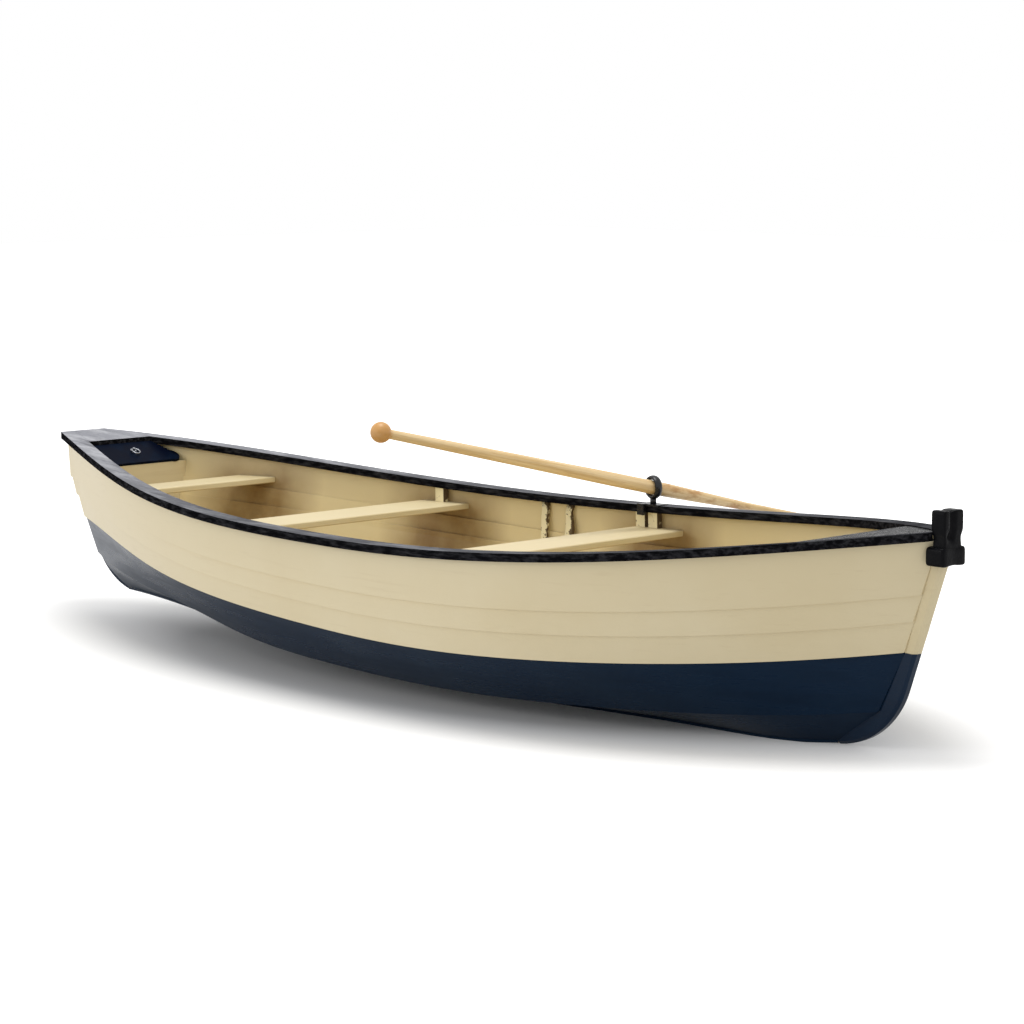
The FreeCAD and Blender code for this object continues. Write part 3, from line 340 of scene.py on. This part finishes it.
def two_tone(name, paint_height, forward_share, upward_share, least):
    """Cream above the paint's edge and on faces that look into the boat, navy below it outside."""
    material, tree, shader, place = new_material(name)
    colour, height = cream_layers(tree, place)[:2]
    navy = navy_layers(tree, place)[0]
    wander = noise(tree, place, scale=60.0, detail=3.0)
    line = sums(tree, "ADD", place_axis(tree, place, "Z"), sums(tree, "MULTIPLY", wander, 0.003))
    cream = ramp(tree, line, paint_height, paint_height + 0.002)
    forward = sums(tree, "MULTIPLY", normal_axis(tree, "X"), forward_share)
    upward = sums(tree, "MULTIPLY", normal_axis(tree, "Z"), upward_share)
    inward = ramp(tree, sums(tree, "ADD", forward, upward), least - 0.1, least + 0.1)
    cream = sums(tree, "MAXIMUM", cream, inward)
    tree.links.new(blend_colour(tree, cream, navy, colour), shader.inputs["Base Color"])
    tree.links.new(ramp(tree, cream, 0.0, 1.0, first=0.28, last=0.48), shader.inputs["Roughness"])
    shader.inputs["Specular IOR Level"].default_value = GLOSS_TWO_TONE
    bump(tree, shader, height, strength=0.2, distance=0.0012)
    return material


def rubbed_sheen_black():
    """Black paint on rails and stern deck, streaky grey along their tops, most at the stern and least at the bow:
    partly rubbed paint and partly a painted reflection, since the paint itself mirrors nothing.
    """
    material, tree, shader, place = new_material("rubbed_sheen_black")
    drawn_out = mapped(tree, place, (3.0, 34.0, 34.0))
    streaks = noise(tree, drawn_out, scale=1.0, detail=8.0, rough=0.62, distortion=0.5)
    patches = noise(tree, mapped(tree, place, (5.0, 14.0, 14.0)), scale=1.0, detail=8.0, rough=0.65)
    fine = noise(tree, mapped(tree, place, (22.0, 240.0, 240.0)), scale=1.0, detail=5.0, rough=0.6)
    chips = noise(tree, mapped(tree, place, (14.0, 70.0, 90.0)), scale=1.0, detail=8.0, rough=0.7)
    upward = ramp(tree, normal_axis(tree, "Z"), 0.55, 0.9)
    along = place_axis(tree, place, "X")
    # Painted reflection with the rubbing: the grey on the tops grows towards the stern
    stern_wear_and_sheen = ramp(tree, along, -1.75, -0.60, first=1.0, last=0.34)
    bow_saved = ramp(tree, along, 0.70, 1.60, first=0.0, last=0.24)
    wear_and_sheen = sums(tree, "SUBTRACT", stern_wear_and_sheen, bow_saved)
    rubbed = sums(tree, "MULTIPLY", sums(tree, "MULTIPLY", ramp(tree, streaks, 0.12, 0.46), upward), wear_and_sheen)
    pale = sums(tree, "MULTIPLY", ramp(tree, patches, 0.46, 0.68, first=0.0, last=0.85), rubbed)
    scuffs = ramp(tree, chips, 0.46, 0.70, first=0.0, last=0.55)
    colour = blend_colour(tree, scuffs, BLACK, BLACK_SCUFFED)
    colour = blend_colour(tree, rubbed, colour, RUBBED_AND_SHEEN)
    colour = blend_colour(tree, pale, colour, PALE_WEAR_AND_HIGHLIGHT)
    scratches = sums(tree, "MULTIPLY", ramp(tree, fine, 0.56, 0.72, first=0.0, last=0.35), upward)
    colour = blend_colour(tree, scratches, colour, BLACK)
    tree.links.new(colour, shader.inputs["Base Color"])
    polish = ramp(tree, along, 0.80, 1.50, first=0.30, last=0.14)
    rough = sums(tree, "ADD", polish, sums(tree, "MULTIPLY", rubbed, 0.2))
    tree.links.new(rough, shader.inputs["Roughness"])
    shader.inputs["Specular IOR Level"].default_value = GLOSS_RUBBED
    height = sums(tree, "ADD", streaks, sums(tree, "MULTIPLY", sums(tree, "ADD", fine, chips), 0.5))
    bump(tree, shader, height, strength=0.55, distance=0.003)
    return material


def collar_black():
    """Moulded black collar and post, gloss with fine pitting."""
    material, tree, shader, place = new_material("collar_black")
    pits = noise(tree, place, scale=160.0, detail=4.0)
    broad = noise(tree, place, scale=24.0, detail=5.0)
    colour = blend_colour(tree, ramp(tree, broad, 0.5, 0.8, first=0.0, last=0.6), BLACK, BLACK_DULL)
    tree.links.new(colour, shader.inputs["Base Color"])
    tree.links.new(ramp(tree, broad, 0.3, 0.7, first=0.24, last=0.42), shader.inputs["Roughness"])
    shader.inputs["Specular IOR Level"].default_value = GLOSS_COLLAR
    height = sums(tree, "ADD", pits, sums(tree, "MULTIPLY", broad, 3.0))
    bump(tree, shader, height, strength=0.45, distance=0.0016)
    return material


def tarred_black():
    """Thick lumpy black gloss on the breasthook, with painted highlights as small light patches on its lumps."""
    material, tree, shader, place = new_material("tarred_black")
    drawn_out = mapped(tree, place, (26.0, 44.0, 30.0))
    lumps = noise(tree, drawn_out, scale=1.0, detail=7.0, rough=0.6, distortion=0.8)
    # Painted highlights: light patches on the lumps, the paint itself mirroring almost nothing
    colour = blend_colour(tree, ramp(tree, lumps, 0.62, 0.74, first=0.0, last=0.45), BLACK, PALE_WEAR_AND_HIGHLIGHT)
    tree.links.new(colour, shader.inputs["Base Color"])
    tree.links.new(ramp(tree, lumps, 0.3, 0.7, first=0.16, last=0.40), shader.inputs["Roughness"])
    shader.inputs["Specular IOR Level"].default_value = GLOSS_TAR
    bump(tree, shader, lumps, strength=1.0, distance=0.008)
    return material


def metal(name, colour, rough, metallic, relief):
    """A cast or polished metal with slight mottling."""
    material, tree, shader, place = new_material(name)
    mottle = noise(tree, place, scale=120.0, detail=5.0)
    dark = tuple(channel * 0.55 for channel in colour[:3]) + (1,)
    mottled = blend_colour(tree, ramp(tree, mottle, 0.4, 0.75), colour, dark)
    tree.links.new(mottled, shader.inputs["Base Color"])
    tree.links.new(ramp(tree, mottle, 0.3, 0.7, first=rough, last=rough + 0.15), shader.inputs["Roughness"])
    shader.inputs["Metallic"].default_value = metallic
    bump(tree, shader, mottle, strength=relief, distance=0.0006)
    return material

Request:
Repeat the material word for word, in full.

Complete output:
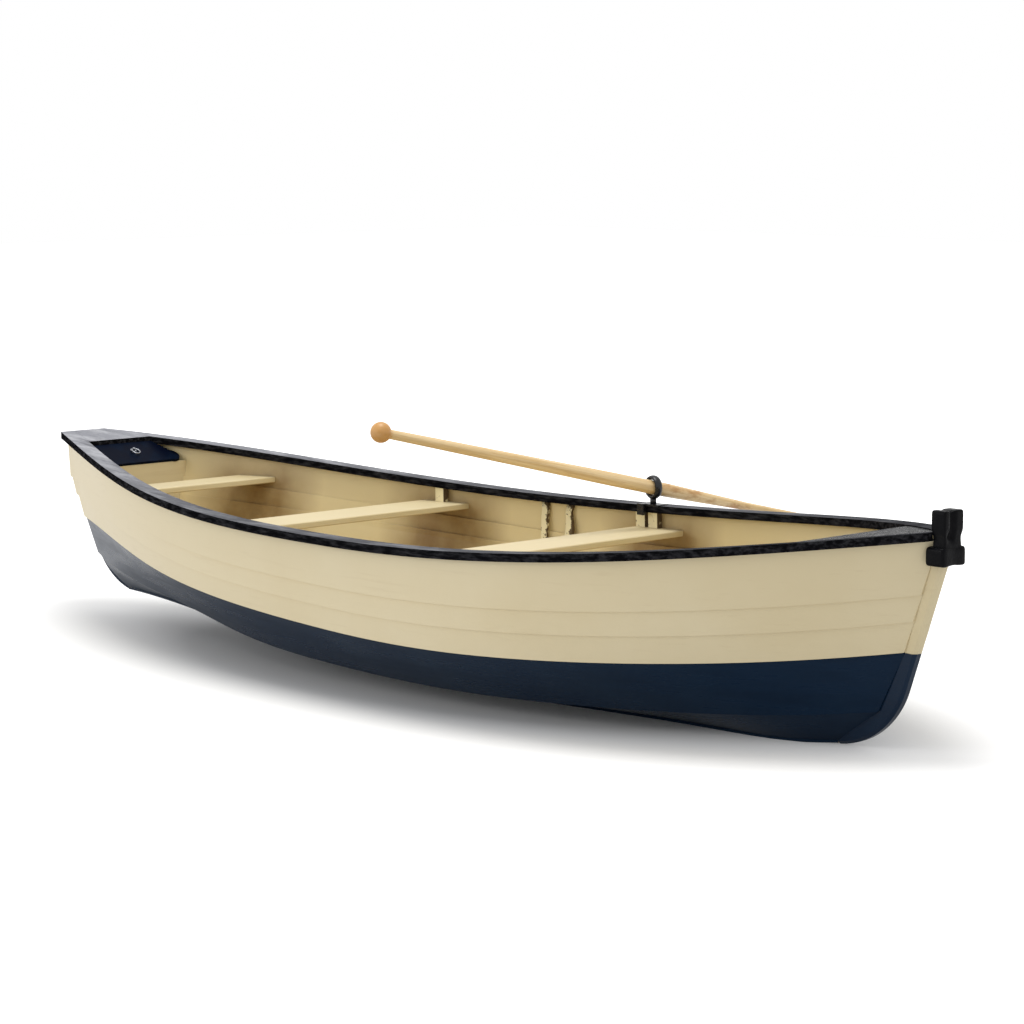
The FreeCAD and Blender code for this object continues. Write part 3, from line 340 of scene.py on. This part finishes it.
def two_tone(name, paint_height, forward_share, upward_share, least):
    """Cream above the paint's edge and on faces that look into the boat, navy below it outside."""
    material, tree, shader, place = new_material(name)
    colour, height = cream_layers(tree, place)[:2]
    navy = navy_layers(tree, place)[0]
    wander = noise(tree, place, scale=60.0, detail=3.0)
    line = sums(tree, "ADD", place_axis(tree, place, "Z"), sums(tree, "MULTIPLY", wander, 0.003))
    cream = ramp(tree, line, paint_height, paint_height + 0.002)
    forward = sums(tree, "MULTIPLY", normal_axis(tree, "X"), forward_share)
    upward = sums(tree, "MULTIPLY", normal_axis(tree, "Z"), upward_share)
    inward = ramp(tree, sums(tree, "ADD", forward, upward), least - 0.1, least + 0.1)
    cream = sums(tree, "MAXIMUM", cream, inward)
    tree.links.new(blend_colour(tree, cream, navy, colour), shader.inputs["Base Color"])
    tree.links.new(ramp(tree, cream, 0.0, 1.0, first=0.28, last=0.48), shader.inputs["Roughness"])
    shader.inputs["Specular IOR Level"].default_value = GLOSS_TWO_TONE
    bump(tree, shader, height, strength=0.2, distance=0.0012)
    return material


def rubbed_sheen_black():
    """Black paint on rails and stern deck, streaky grey along their tops, most at the stern and least at the bow:
    partly rubbed paint and partly a painted reflection, since the paint itself mirrors nothing.
    """
    material, tree, shader, place = new_material("rubbed_sheen_black")
    drawn_out = mapped(tree, place, (3.0, 34.0, 34.0))
    streaks = noise(tree, drawn_out, scale=1.0, detail=8.0, rough=0.62, distortion=0.5)
    patches = noise(tree, mapped(tree, place, (5.0, 14.0, 14.0)), scale=1.0, detail=8.0, rough=0.65)
    fine = noise(tree, mapped(tree, place, (22.0, 240.0, 240.0)), scale=1.0, detail=5.0, rough=0.6)
    chips = noise(tree, mapped(tree, place, (14.0, 70.0, 90.0)), scale=1.0, detail=8.0, rough=0.7)
    upward = ramp(tree, normal_axis(tree, "Z"), 0.55, 0.9)
    along = place_axis(tree, place, "X")
    # Painted reflection with the rubbing: the grey on the tops grows towards the stern
    stern_wear_and_sheen = ramp(tree, along, -1.75, -0.60, first=1.0, last=0.34)
    bow_saved = ramp(tree, along, 0.70, 1.60, first=0.0, last=0.24)
    wear_and_sheen = sums(tree, "SUBTRACT", stern_wear_and_sheen, bow_saved)
    rubbed = sums(tree, "MULTIPLY", sums(tree, "MULTIPLY", ramp(tree, streaks, 0.12, 0.46), upward), wear_and_sheen)
    pale = sums(tree, "MULTIPLY", ramp(tree, patches, 0.46, 0.68, first=0.0, last=0.85), rubbed)
    scuffs = ramp(tree, chips, 0.46, 0.70, first=0.0, last=0.55)
    colour = blend_colour(tree, scuffs, BLACK, BLACK_SCUFFED)
    colour = blend_colour(tree, rubbed, colour, RUBBED_AND_SHEEN)
    colour = blend_colour(tree, pale, colour, PALE_WEAR_AND_HIGHLIGHT)
    scratches = sums(tree, "MULTIPLY", ramp(tree, fine, 0.56, 0.72, first=0.0, last=0.35), upward)
    colour = blend_colour(tree, scratches, colour, BLACK)
    tree.links.new(colour, shader.inputs["Base Color"])
    polish = ramp(tree, along, 0.80, 1.50, first=0.30, last=0.14)
    rough = sums(tree, "ADD", polish, sums(tree, "MULTIPLY", rubbed, 0.2))
    tree.links.new(rough, shader.inputs["Roughness"])
    shader.inputs["Specular IOR Level"].default_value = GLOSS_RUBBED
    height = sums(tree, "ADD", streaks, sums(tree, "MULTIPLY", sums(tree, "ADD", fine, chips), 0.5))
    bump(tree, shader, height, strength=0.55, distance=0.003)
    return material


def collar_black():
    """Moulded black collar and post, gloss with fine pitting."""
    material, tree, shader, place = new_material("collar_black")
    pits = noise(tree, place, scale=160.0, detail=4.0)
    broad = noise(tree, place, scale=24.0, detail=5.0)
    colour = blend_colour(tree, ramp(tree, broad, 0.5, 0.8, first=0.0, last=0.6), BLACK, BLACK_DULL)
    tree.links.new(colour, shader.inputs["Base Color"])
    tree.links.new(ramp(tree, broad, 0.3, 0.7, first=0.24, last=0.42), shader.inputs["Roughness"])
    shader.inputs["Specular IOR Level"].default_value = GLOSS_COLLAR
    height = sums(tree, "ADD", pits, sums(tree, "MULTIPLY", broad, 3.0))
    bump(tree, shader, height, strength=0.45, distance=0.0016)
    return material


def tarred_black():
    """Thick lumpy black gloss on the breasthook, with painted highlights as small light patches on its lumps."""
    material, tree, shader, place = new_material("tarred_black")
    drawn_out = mapped(tree, place, (26.0, 44.0, 30.0))
    lumps = noise(tree, drawn_out, scale=1.0, detail=7.0, rough=0.6, distortion=0.8)
    # Painted highlights: light patches on the lumps, the paint itself mirroring almost nothing
    colour = blend_colour(tree, ramp(tree, lumps, 0.62, 0.74, first=0.0, last=0.45), BLACK, PALE_WEAR_AND_HIGHLIGHT)
    tree.links.new(colour, shader.inputs["Base Color"])
    tree.links.new(ramp(tree, lumps, 0.3, 0.7, first=0.16, last=0.40), shader.inputs["Roughness"])
    shader.inputs["Specular IOR Level"].default_value = GLOSS_TAR
    bump(tree, shader, lumps, strength=1.0, distance=0.008)
    return material


def metal(name, colour, rough, metallic, relief):
    """A cast or polished metal with slight mottling."""
    material, tree, shader, place = new_material(name)
    mottle = noise(tree, place, scale=120.0, detail=5.0)
    dark = tuple(channel * 0.55 for channel in colour[:3]) + (1,)
    mottled = blend_colour(tree, ramp(tree, mottle, 0.4, 0.75), colour, dark)
    tree.links.new(mottled, shader.inputs["Base Color"])
    tree.links.new(ramp(tree, mottle, 0.3, 0.7, first=rough, last=rough + 0.15), shader.inputs["Roughness"])
    shader.inputs["Metallic"].default_value = metallic
    bump(tree, shader, mottle, strength=relief, distance=0.0006)
    return material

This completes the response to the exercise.